By using a records-based analysis, it is possible to derive a bird species list based on locations within the GGCL IBA and the adjacent Calamus Reservoir IBA. These include, obviously, Calamus Reservoir, the Calamus-Loup winter count area, and the few particular notes of birds known for Gracie Creek and Nichol Lake. Each record includes the species noted at a particular site on a specific date, and where available, and importantly, the number of birds counted when this is available. All of these records are maintained in the BirdRecords table of the Sandhills Database.
For these four localities, the presence of 174 distinct species is documented.
By expanding this area to additional, nearby areas with bird records the tally increases.
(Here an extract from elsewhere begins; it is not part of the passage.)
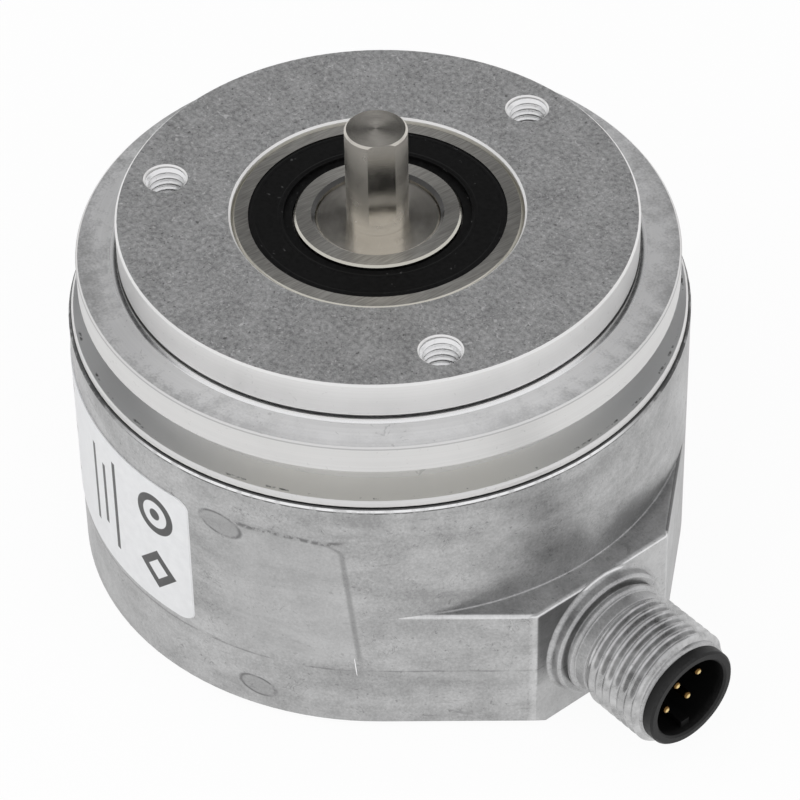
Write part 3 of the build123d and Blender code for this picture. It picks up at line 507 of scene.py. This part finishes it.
def smooth_field(g, color, wall):
    """The smooth field beside the label, which ends in a step and wrinkled lines, and the parting line."""
    wave = g.times(g.minus(g.noise(240, 3.0), 0.5), 1.2 * MM)
    wavy_z = g.total(g.z, wave)
    edge = g.total(g.times(g.total(g.z, -FIELD_MIDDLE_Z), FIELD_EDGE_LEAN), FIELD_EDGE_ANGLE)
    corner = g.times(g.span(g.z, FIELD_TOP_Z - 1.4 * MM, FIELD_TOP_Z, smooth=True), FIELD_CORNER)
    inside = g.minus(g.total(edge, corner), g.angle)
    field = g.times(
        g.span(inside, -0.004, 0.010, smooth=True),
        g.span(wavy_z, FIELD_TOP_Z + 0.1 * MM, FIELD_TOP_Z - 0.3 * MM),
        g.span(g.z, PARTING_Z + 0.1 * MM, PARTING_Z + 1.5 * MM),
        g.span(g.angle, FIELD_LEFT_ANGLE - FIELD_LEFT_SOFT, FIELD_LEFT_ANGLE + FIELD_LEFT_SOFT),
        wall,
    )
    # Painted shadow line along the step at the field's right edge
    step_shadow_line = g.times(
        g.within(inside, -0.006, 0.004, 0.008),
        g.within(g.z, FIELD_MIDDLE_Z - 1.0 * MM, 7.0 * MM, 1.0 * MM),
        wall,
    )
    top_line = g.times(
        g.within(wavy_z, FIELD_TOP_Z, 0.08 * MM, 0.25 * MM),
        g.within(g.angle, TOP_LINE_ANGLE, TOP_LINE_HALF, TOP_LINE_SOFT),
        g.span(g.noise(1300, 3.0, 0.6), 0.44, 0.56),
        wall,
    )
    parting = g.times(
        g.within(g.total(g.z, g.times(wave, 0.3)), PARTING_Z, 0.03 * MM, 0.12 * MM),
        g.span(g.noise(420, 3.0, 0.6), 0.38, 0.54),
        wall,
    )
    color = g.stain(color, field, 0.35, 0.545)
    color = g.stain(color, step_shadow_line, 0.55, 0.24)
    color = g.stain(color, top_line, 0.75, 0.14)
    color = g.stain(color, parting, 0.6, 0.2)
    return color, field, top_line


def ejector_marks(g, color, blotch, wall):
    """Shallow round marks that the ejector pins left in the wall, each with a broken dark rim."""
    marks = []
    for mark_angle, mark_z, half_wide, half_high, lean in EJECTOR_MARKS:
        across = g.times(g.minus(g.angle, radians(mark_angle)), WALL_RADIUS / (half_wide * MM))
        along = g.math("DIVIDE", g.minus(g.z, mark_z * MM), half_high * MM)
        marks.append(g.distance(across, g.total(along, g.times(across, lean))))
    away = g.chain("MINIMUM", *marks)
    mark = g.times(g.span(away, 0.85, 1.02, 1.0, 0.0), wall)
    rim = g.times(g.within(away, 0.98, 0.03, 0.12), g.span(blotch, 0.40, 0.52), wall)
    color = g.stain(color, mark, g.span(blotch, 0.3, 0.6, 0.10, 0.35), 0.24)
    return g.stain(color, rim, 0.75, 0.13), mark


def cup_edge(g, color):
    """The cup's edge at the joint: a patchy painted highlight in front with a broken dark line below it,
    painted shade at the sides, and the dark joint.
    """
    front = g.within(g.angle, FRONT_ANGLE, 0.75, 0.35)
    broken = g.span(g.noise(900, 3.0, 0.6), 0.38, 0.52)
    # Painted highlight on the cup's edge in front, broken by noise
    patchy_highlight = g.times(g.within(g.z, SEAM_Z - 0.16 * MM, 0.08 * MM, 0.03 * MM), front,
                   g.span(broken, 0.0, 1.0, 0.5, 1.0))
    color = g.blend(patchy_highlight, color, 0.98)
    # Below it a broken dark line in front, and painted shade along the edge at the sides
    below = g.times(g.within(g.z, SEAM_Z - 0.37 * MM, 0.03 * MM, 0.04 * MM), front, broken)
    beside = g.times(g.within(g.z, SEAM_Z - 0.12 * MM, 0.14 * MM, 0.06 * MM), g.opposite(front),
                     g.span(broken, 0.0, 1.0, 0.4, 1.0))
    joint = g.within(g.z, SEAM_Z, 0.04 * MM, 0.03 * MM)
    return g.stain(color, g.either(joint, below, beside), 0.85, 0.03)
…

Notable places nearby where birds have been surveyed during recent decades, include Carson Lake (in northwest Garfield County) as well as Horseshoe Bend Lake and Mud Bayou, along the Loup River.
Using this analysis, the overall species list increases to 192 species.
Though a species list can be readily devised using various known sources, there is little actual data on the occurrence of different species, and their numbers, which occur within the boundaries of the Greater Gracie Creek Landscape.
And, expressing an opinion, having a reliable source of the bird details specific for an IBA, the easier it would be to determine its value within the IBA context.
During travels in the past three decades among the sandhills region, my route only a very few times were at a couple of places within the GGCL IBA. The compiled, records-base has more than 142,600 specific records which provide the essentials for any sandhills-based consideration of avifauna, which also includes more than 53,000 instances of bird occurrence from nearly 1000 specific locations, gathered during personal forays starting in 1982. Another source includes historic records which extends back to at least 1855.
The current IBA being considered is especially notable for the efforts which forward-thinking land-owners have undertaken to conserve and improve habitats utilized by a variety of birds. This is the most notable aspect, as other regional landscapes within the Sand Hills have a similar diversity of bird species.